Mark McConnell wrote:
> Jim Newton <·····@rdrop.com> wrote in message news:<··············@uni-berlin.de>...
> 
>>hi everyone, i have an algorithm problem ... wondering if anyone has
>>any clever ideas.  I can (and have) solved it in a very exhaustive
>>way, but maybe there are some optimizations or different approaches.
>>
>>You are given a list of 2d-points.  for simplicity assume that all x
>>and y values are integers.  Starting with a given point, find the
>>largest array of points in the set for which the given point is the
>>bottom left most point.
>>
>>E.g.,  S = a set of points {(x1,y1) (x2,y2) (x3,y3) ....}
>>
>>Of all the possible (dx,dy,n,m) such that (x1 + i*dx, y1 + j*dy)

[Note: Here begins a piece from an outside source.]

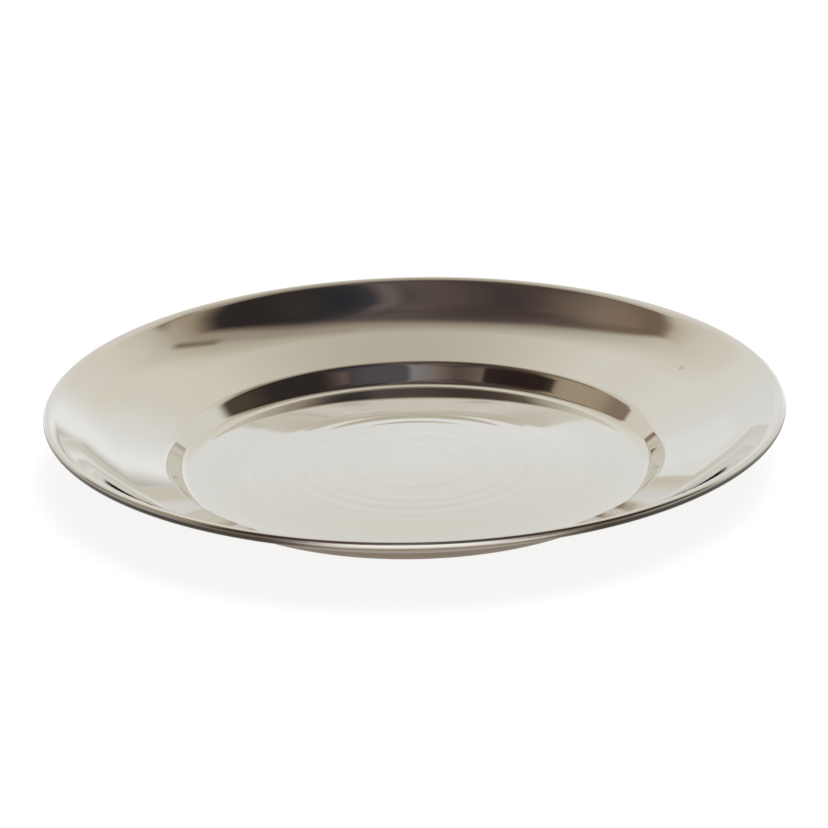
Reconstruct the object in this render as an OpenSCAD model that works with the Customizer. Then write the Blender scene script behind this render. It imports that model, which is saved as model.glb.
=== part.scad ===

>>is an element of S for all 0<=i<n and 0<=j<m, which such (dx,dy,n,m)
>>maximizes n*m?
>>
>>[snip]
> 
> 
> Not a solution, but an idea... It would be good to sort your points
> lexicographically.  That is, sort them by less-than on the x's, and
> sort by less-than on the y's whenever there is a tie in the x's.  This
> sorting is inexpensive compared to the rest of the algorithm.  It
> could help you avoid looking at points you don't have to.  Maybe even
> make two sorted copies of the points, with the second copy sorted by
> y's first and then x's.
> 
> [By the way, did you write a paper in the late 80s on the
> finitely-generated subgroups of a torus?  I have a vague memory of a
> "Jim Newton" writing such a paper, and the topics are similar.]